5. The petitioner filed this revision challenging dismissal of the suit by the first appellate court.

6. Today, when the appeal was taken up for hearing, none appeared for the respondent. As such, I have heard arguments addressed by the learned counsel for the petitioner and have also carefully gone through the records.

7. The trial court had decreed the suit, only for a sum of Rs. 2280.50 paise i.e. the amount which had, admittedly, been borrowed by the respondents, and the claim with regard to the remaining amount was declined. The relevant portion of the trial court judgment reads as under:

“In this case, a perusal of the pleadings of the parties shows that details of various accounts advanced, as per version of the plaintiff, are given in para No. 4 of the plaint, and, in the written statement, the defendants have admitted the receipt of amounts which are mentioned at item Nos. l, 2, 5, 8, 9 to 15 mentioned in para “No. 4 of the plaint, while the other items are not admitted. The translated copies of books of accounts pertaining to these transactions are Ex.P.1, P.2, P.4, P.6 to P.12….

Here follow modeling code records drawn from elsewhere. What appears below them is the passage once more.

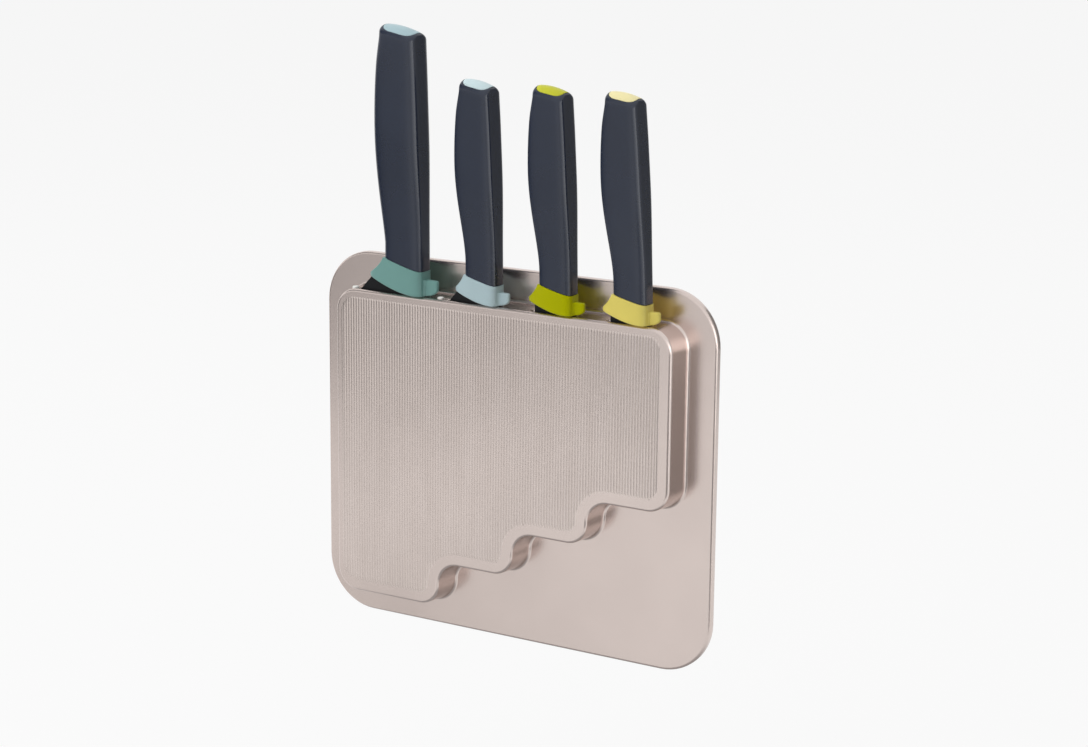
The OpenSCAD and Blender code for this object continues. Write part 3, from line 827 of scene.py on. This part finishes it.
def section(cx, a, b, power):
    """Points of a superellipse, gathered at its corners."""
    angles = [2 * math.pi * (i + 0.5) / RING_N for i in range(RING_N)]
    return [(cx + a * signed_pow(math.cos(t), 2 / power),
             b * signed_pow(math.sin(t), 2 / power)) for t in angles]


def falloff(t, power):
    """From 1 at t = 0 down to 0 at t = 1, along a superellipse."""
    return max(0.0, 1 - min(t, 1.0) ** power) ** (1 / power)


def fullness(k, h):
    """How square the section is: 2 is an ellipse."""
    return mix(k.neck_full, k.belly_full, smooth((h - k.neck_at) / (0.45 * k.top_h)))


def handle_sizes(k, h):
    """Middle, half width and half thickness of the ring at height h."""
    back = back_x(k, h)
    front = front_x(k, h - END_SLOPE * front_x(k, h))
    return (back + front) / 2, (back - front) / 2, half_t(k, h)


def rest_top(k, x):
    """Height of the joint between handle and tool rest: sloping, a little hollow."""
    t = min(max(-x / k.neck_w, 0.0), 1.2)
    return k.rest_h + END_SLOPE * k.neck_w * t ** 1.12


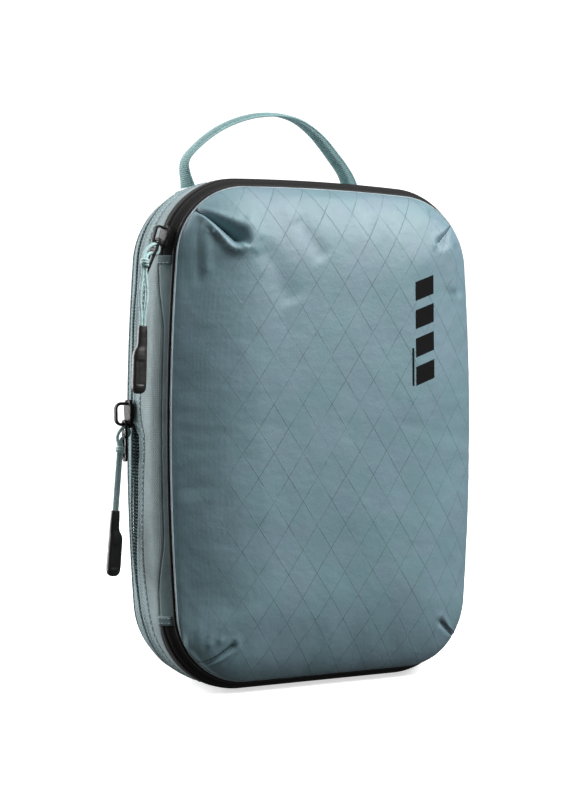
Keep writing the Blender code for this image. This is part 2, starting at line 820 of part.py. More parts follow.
def pull_cord_route(tab_frame, knot, grip_top, spread):
    """The doubled cord: up from the grip, through the knot, round the tab's side bar and back.

    The loop lies in a plane that leans out from the wall; its points are in the tab's frame.
    """
    side = PULL_SIDE_BAR
    across = Vector((0, 1, 0))
    hang = (grip_top - knot).normalized()
    drop = (grip_top - knot).length
    near = STRAND_OFFSET
    strands = []
    for sign in (1, -1):
        apart = across * (sign * near)
        strands.append(
            [
                grip_top + apart,
                grip_top + apart - hang * 0.004,
                knot + hang * (drop * 0.5) + across * (sign * (near + spread)),
                knot + hang * 0.0055 + apart,
                knot + hang * 0.0019 + apart,
                knot - hang * 0.0019 + apart,
                tab_frame @ Vector((side + sign * 0.0024, 0.0018, -0.0130)),
            ]
        )
    loop = [
        tab_frame @ Vector((side + 0.0029, -0.0001, -0.0100)),
        tab_frame @ Vector((side + 0.0023, -0.0022, -0.0073)),
        tab_frame @ Vector((side, -0.0032, -0.0061)),
        tab_frame @ Vector((side - 0.0023, -0.0022, -0.0073)),
        tab_frame @ Vector((side - 0.0029, -0.0001, -0.0100)),
    ]
    return strands[0] + loop + strands[1][::-1]


def build_knot(name, knot, hang, parent):
    """A collar round both strands, which stands for the knot."""
    across = Vector((0, 1, 0))
    out = hang.cross(across).normalized()

    def build(bm):
        inner_w = STRAND_OFFSET + CORD_RADIUS + KNOT_CLEARANCE
        inner_t = CORD_RADIUS + KNOT_CLEARANCE
        outer_w = inner_w + KNOT_WALL
        outer_t = inner_t + KNOT_WALL
        sections = []
        for k in range(12):
            a = math.tau * k / 12
            inner = across * (inner_w * math.cos(a) * 1.18) + out * (inner_t * math.sin(a) * 1.3)
            outer = across * (outer_w * math.cos(a)) + out * (outer_t * math.sin(a))
            sections.append(
                [
                    knot + inner - hang * KNOT_HALF,
                    knot + outer - hang * KNOT_HALF,
                    knot + outer * KNOT_BULGE,
                    knot + outer + hang * KNOT_HALF,
                    knot + inner + hang * KNOT_HALF,
                ]
            )
        loft(bm, sections, True)

    add_object(name, mesh_from(name, build, 60), CORD, parent)


def build_grip(name, top, direction, step_side, parent):
    """The moulded grip: a narrow neck that steps out on one side to a flat rounded body."""
    across = Vector((0, 1, 0))
    out = direction.cross(across).normalized()
    profile = (
        (0.0000, 0.0023, 0.0017, 0.0),
        (0.0030, 0.0024, 0.0018, 0.0),
        (0.0090, 0.0025, 0.0019, 0.0),
        (0.0115, 0.0031, 0.0023, 0.7),
        (0.0145, 0.0035, 0.0026, 1.0),
        (0.0280, 0.0037, 0.0028, 1.0),
        (0.0315, 0.0034, 0.0026, 1.0),
        (0.0329, 0.0026, 0.0019, 1.0),
        (0.0335, 0.0013, 0.0010, 1.0),
    )
    shift = GRIP_STEP * step_side

    def build(bm):
        sections = []
        for along, wide, thick, moved in profile:
            middle = top + direction * (GAP + along) + out * (shift * moved)
            ring = []
            for k in range(10):
                a = math.tau * k / 10
                ring.append(middle + out * (wide * math.cos(a)) + across * (thick * math.sin(a)))
            sections.append(ring)
        loft(bm, sections, False)

    add_object(name, mesh_from(name, build, 60), GRIP, parent)


def build_pull(prefix, origin, out, up, pivot, lean, knot_local, spread, step_side):
    """One slider with its tab, doubled cord, knot and grip."""
    frame = slider_frame(origin, out, up)
    slider = add_pivot(f"{prefix}_slider_path", pivot)
    build_slider(f"{prefix}_slider_body", frame, slider)
    tab_place = frame @ Vector((0, TAB_AXIS_OUT, TAB_AXIS_UP))
    tab_pivot = add_pivot(f"{prefix}_tab_axis", tab_place, slider)
    tilt = Matrix.Rotation(math.radians(lean), 3, out.cross(up))
    turned_out = tilt @ out
    turned_up = tilt @ up
    tab_frame = slider_frame(tab_place, turned_out, turned_up)
    build_pull_tab(f"{prefix}_pull_tab", tab_frame, tab_pivot)
    knot = tab_frame @ Vector(knot_local)
    hang = Vector((-math.sin(GRIP_LEAN), 0, -math.cos(GRIP_LEAN)))
    grip_top = knot + hang * GRIP_DROP
    swing_place = tab_frame @ Vector((PULL_SIDE_BAR, 0, LOOP_DROP))
    cord_pivot = add_pivot(f"{prefix}_cord_swing", swing_place, tab_pivot)
    route = smooth_route(pull_cord_route(tab_frame, knot, grip_top, spread), 72)
    tube_curve(f"{prefix}_pull_cord", route, CORD_RADIUS, CORD, cord_pivot)
    build_knot(f"{prefix}_pull_knot", knot, hang, cord_pivot)
    build_grip(f"{prefix}_pull_grip", grip_top, hang, step_side, cord_pivot)


def build_main_pull():
    """The main zip's slider, parked on the upper left corner and tipped with the wall."""
    angle = math.radians(MAIN_SLIDER_ANGLE)
    radial = Vector((-math.cos(angle), 0, math.sin(angle)))
    up = Vector((math.sin(angle), 0, math.cos(angle)))
    step = 0.001
    slope = (swell(MAIN_ZIP_LINE + step) - swell(MAIN_ZIP_LINE - step)) / (2 * step)
    out = (radial - Vector((0, slope, 0))).normalized()
    arc = UPPER_LEFT_ARC
    centre = Vector((arc.centre.x, FRONT_SEAM_Y + MAIN_ZIP_LINE, arc.centre.y + CENTRE_Z))
    origin = centre + radial * (arc.radius + swell(MAIN_ZIP_LINE))
    knot_local = (PULL_SIDE_BAR, 0.0042, -0.0172)
    build_pull("main", origin, out, up, centre, 8, knot_local, 0.0007, -1)


def build_compression_pull():
    """The compression zip's slider, parked halfway up the left side."""
    station = left_station(COMPRESSION_SLIDER_HEIGHT)
    out = Vector((-1, 0, 0))
    depth = zip_line(station)
    up = Vector((0, ZIP_LINE_SLOPE, 1)).normalized()
    origin = station.point(depth)
    knot_local = (PULL_SIDE_BAR, 0.0038, -0.0158)
    build_pull("compression", origin, out, up, origin, 0, knot_local, 0.0, 1)


build_main_pull()
build_compression_pull()
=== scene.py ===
"""Looks of the packing cube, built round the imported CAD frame."""

import json
import math
from contextlib import contextmanager

import bmesh
import bpy
import numpy as np
from mathutils import Matrix, Vector, noise
from mathutils.bvhtree import BVHTree
from mathutils.geometry import delaunay_2d_cdt
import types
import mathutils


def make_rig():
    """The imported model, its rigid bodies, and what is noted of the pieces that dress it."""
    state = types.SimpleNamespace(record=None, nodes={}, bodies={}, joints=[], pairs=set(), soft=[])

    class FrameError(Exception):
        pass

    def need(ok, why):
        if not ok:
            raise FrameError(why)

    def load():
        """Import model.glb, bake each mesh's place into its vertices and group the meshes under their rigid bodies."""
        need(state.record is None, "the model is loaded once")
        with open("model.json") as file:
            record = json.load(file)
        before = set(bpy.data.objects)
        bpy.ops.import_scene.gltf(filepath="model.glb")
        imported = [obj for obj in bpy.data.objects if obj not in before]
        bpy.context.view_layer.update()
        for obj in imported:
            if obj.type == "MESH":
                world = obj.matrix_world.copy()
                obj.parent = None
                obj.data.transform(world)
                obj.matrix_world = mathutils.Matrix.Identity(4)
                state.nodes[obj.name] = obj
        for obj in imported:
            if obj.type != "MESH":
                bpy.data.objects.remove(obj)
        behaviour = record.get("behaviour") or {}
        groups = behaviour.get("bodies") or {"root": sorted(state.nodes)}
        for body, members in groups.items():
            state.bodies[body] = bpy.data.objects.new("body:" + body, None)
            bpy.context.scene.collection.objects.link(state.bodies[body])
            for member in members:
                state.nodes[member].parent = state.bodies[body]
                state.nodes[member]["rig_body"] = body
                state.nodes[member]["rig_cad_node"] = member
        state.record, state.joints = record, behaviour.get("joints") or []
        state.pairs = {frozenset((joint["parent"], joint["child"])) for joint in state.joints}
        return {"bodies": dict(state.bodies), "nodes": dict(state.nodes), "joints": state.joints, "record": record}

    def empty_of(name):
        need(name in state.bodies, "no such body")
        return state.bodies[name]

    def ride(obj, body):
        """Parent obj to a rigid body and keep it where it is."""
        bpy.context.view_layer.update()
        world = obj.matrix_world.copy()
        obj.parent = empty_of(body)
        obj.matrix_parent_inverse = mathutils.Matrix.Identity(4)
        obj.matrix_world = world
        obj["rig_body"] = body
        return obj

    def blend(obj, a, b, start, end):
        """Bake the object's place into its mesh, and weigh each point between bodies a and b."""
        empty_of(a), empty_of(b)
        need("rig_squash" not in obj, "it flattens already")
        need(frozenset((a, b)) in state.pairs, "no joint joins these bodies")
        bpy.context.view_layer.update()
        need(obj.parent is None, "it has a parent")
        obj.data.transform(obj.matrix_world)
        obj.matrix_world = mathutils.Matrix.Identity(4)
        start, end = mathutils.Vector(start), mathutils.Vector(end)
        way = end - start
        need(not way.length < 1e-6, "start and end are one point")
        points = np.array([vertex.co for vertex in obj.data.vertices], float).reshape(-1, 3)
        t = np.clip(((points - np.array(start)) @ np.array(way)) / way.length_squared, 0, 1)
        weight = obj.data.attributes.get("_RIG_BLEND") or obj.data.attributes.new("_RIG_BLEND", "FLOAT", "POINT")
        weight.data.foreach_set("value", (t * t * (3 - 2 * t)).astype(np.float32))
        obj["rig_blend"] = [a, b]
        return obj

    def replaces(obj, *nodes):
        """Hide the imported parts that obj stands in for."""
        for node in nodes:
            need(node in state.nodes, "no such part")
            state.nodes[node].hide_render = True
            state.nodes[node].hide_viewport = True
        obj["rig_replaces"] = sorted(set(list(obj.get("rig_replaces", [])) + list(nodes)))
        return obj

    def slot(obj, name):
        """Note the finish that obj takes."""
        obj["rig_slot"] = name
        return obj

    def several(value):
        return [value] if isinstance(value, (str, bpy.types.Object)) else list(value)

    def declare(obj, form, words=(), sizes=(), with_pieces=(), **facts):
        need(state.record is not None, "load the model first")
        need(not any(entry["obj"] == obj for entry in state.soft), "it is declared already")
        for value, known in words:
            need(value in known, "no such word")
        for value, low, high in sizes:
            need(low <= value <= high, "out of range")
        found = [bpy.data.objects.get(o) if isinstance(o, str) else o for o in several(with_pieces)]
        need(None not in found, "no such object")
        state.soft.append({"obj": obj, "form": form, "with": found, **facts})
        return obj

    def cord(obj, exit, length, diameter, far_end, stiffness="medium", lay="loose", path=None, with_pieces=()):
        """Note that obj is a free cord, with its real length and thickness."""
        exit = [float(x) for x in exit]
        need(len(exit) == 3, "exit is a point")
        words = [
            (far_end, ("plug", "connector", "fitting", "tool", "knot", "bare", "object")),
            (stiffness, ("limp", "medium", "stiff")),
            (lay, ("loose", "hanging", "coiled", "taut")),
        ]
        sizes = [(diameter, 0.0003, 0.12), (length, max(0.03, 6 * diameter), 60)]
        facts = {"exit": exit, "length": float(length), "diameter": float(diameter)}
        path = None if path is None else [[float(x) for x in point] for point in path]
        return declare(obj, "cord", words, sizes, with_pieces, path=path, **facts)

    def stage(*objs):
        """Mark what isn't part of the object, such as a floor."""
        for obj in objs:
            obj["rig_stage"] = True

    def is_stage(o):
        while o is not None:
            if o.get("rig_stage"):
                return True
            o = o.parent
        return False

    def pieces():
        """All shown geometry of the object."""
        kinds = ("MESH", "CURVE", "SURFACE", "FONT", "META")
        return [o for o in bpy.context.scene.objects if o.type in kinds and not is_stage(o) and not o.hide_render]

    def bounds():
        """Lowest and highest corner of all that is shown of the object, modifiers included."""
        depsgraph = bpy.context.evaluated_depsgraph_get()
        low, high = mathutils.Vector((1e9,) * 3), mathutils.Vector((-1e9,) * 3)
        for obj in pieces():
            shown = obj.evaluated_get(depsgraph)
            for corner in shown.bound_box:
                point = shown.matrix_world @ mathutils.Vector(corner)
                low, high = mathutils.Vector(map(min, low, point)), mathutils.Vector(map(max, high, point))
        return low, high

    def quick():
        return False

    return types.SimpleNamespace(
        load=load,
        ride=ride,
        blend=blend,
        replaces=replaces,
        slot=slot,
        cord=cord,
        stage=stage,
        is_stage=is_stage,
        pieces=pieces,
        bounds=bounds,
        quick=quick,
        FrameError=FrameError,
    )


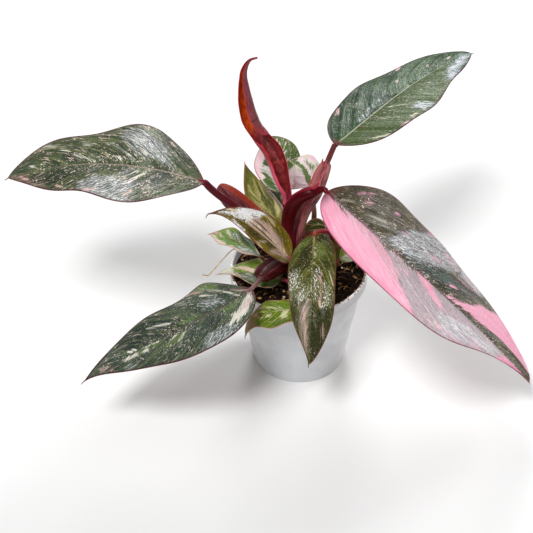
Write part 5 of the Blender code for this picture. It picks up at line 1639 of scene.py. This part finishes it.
def add_light(name, azimuth, elevation, distance, size, power):
    """A soft square light, aimed at the plant."""
    around, up = math.radians(azimuth), math.radians(elevation)
    way = Vector((math.sin(around) * math.cos(up), -math.cos(around) * math.cos(up), math.sin(up)))
    data = bpy.data.lights.new(name, "AREA")
    data.shape = "SQUARE"
    data.size = size
    data.energy = power
    lamp = link(name, data)
    lamp.location = Vector(LIGHT_TARGET) + way * distance
    lamp.rotation_euler = way.to_track_quat("Z", "Y").to_euler()


def build_camera():
    """The camera at the photograph's angle, placed so that the pot's rim falls where it does there."""
    lift, tilt = math.radians(ELEVATION), math.radians(CAMERA_ROLL)
    back = Vector((0, -math.cos(lift), math.sin(lift)))
    right = Vector((1, 0, 0))
    up = back.cross(right)
    right, up = math.cos(tilt) * right + math.sin(tilt) * up, math.cos(tilt) * up - math.sin(tilt) * right
    aside, above = ((pixel - IMAGE_SIDE / 2) / FOCAL_PIXELS * DISTANCE for pixel in RIM_PIXEL)
    place = Vector((0, 0, POT_HEIGHT)) - aside * right + above * up + DISTANCE * back
    data = bpy.data.cameras.new("camera")
    data.sensor_width = SENSOR
    data.lens = FOCAL_PIXELS * SENSOR / IMAGE_SIDE
    data.clip_start = 0.01
    camera = link("camera", data)
    camera.matrix_world = Matrix.Translation(place) @ Matrix((right, up, back)).transposed().to_4x4()
    bpy.context.scene.camera = camera


def light_scene():
    """Soft boxes behind, in front and at the sides, in a pale surround."""
    for name, row in LIGHTS.items():
        add_light(name, *row)
    world = bpy.data.worlds.new("surround")
    world.use_nodes = True
    world.node_tree.nodes["Background"].inputs["Color"].default_value = (1, 1, 1, 1)
    world.node_tree.nodes["Background"].inputs["Strength"].default_value = SURROUND
    scene = bpy.context.scene
    scene.world = world
    scene.view_settings.view_transform = "Standard"


def main():
    """Builds the plant, its pot, the floor, the lights and the camera."""
    build_camera()
    light_scene()
    build_floor()
    build_pot(pot_material())
    grounds = {name: ground_material(name, *row) for name, row in GROUNDS.items()}
    build_soil(grounds["soil_mix"])
    for name, (ground, count, sizes, shape) in CRUMBS.items():
        place = on_rim if name == "rim_crumbs" else on_soil
        scatter(name, grounds[ground], count, chip_maker(sizes, shape), place)
    scatter("soil_fibres", grounds["fibre"], FIBRES, fibre_maker, on_soil)
    build_strand(grounds["fibre"])
    stalks = stalk_material()
    for name, shoot in SHOOTS.items():
        build_shoot(name, shoot, stalks)
    for seed, (name, leaf) in enumerate(LEAVES.items()):
        build_blade(name, leaf, LOOKS[name], seed)
    build_new_leaf(new_leaf_material())


main()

In view of the admission of the defendant, entries pertaining to the total amount of Rs. 2280.50 np are held as proved.”

8. Strangely enough, the first appellate court has dismissed the suit even qua the said admitted amount, observing that the appellant failed to prove the thumb-impressions/signatures of the respective respondents against the relevant entries in their (of appellant) “bahi”. When the respondents had admitted in the written statement that a sum of Rs. 2280.50 paise was borrowed by them (on different dates), the appellants were not required to independently also prove their claim to that extent or to get the entries or the thumb-impressions/signatures of the respondents appearing against those, proved in evidence. Admission of a fact, it need not be reiterated, is the best form of proof.

9. The respondents as discussed in detail by the trial court, had failed to prove their plea with regard to sale of their produce worth Rs. 5496.30 paise to through the firm or any sum being due from the firm as price of the produce sold to it by them. As in the judgment of the first appellate court, there is no discussion, at all, with regard to this plea, It is clear that the respondents had not addressed any arguments with regard to the correctness of finding of the trial court about their failure to prove the plea of sale of produce worth Rs. 5496.30 paise by them to the firm, and had, thus, accepted the correctness of finding of the trial court in this regard.

10. It appears that it was due to the fact that the respondents were conscious of the weakness of their defence and the illegality committed by the first Appellate Court in accepting their appeal, that they did not put in appearance in this court, to contest this appeal when it was taken up for hearing today.

11. In the light of what has been discussed above, the judgment and decree (of first appellate court) reversing the well-reasoned and well-considered judgment of the trial court, are held to be illegal and as such, liable to be set aside. The appeal is, accordingly allowed. The judgment and decree of the first appellate court are set aside and those of the trial court are restored.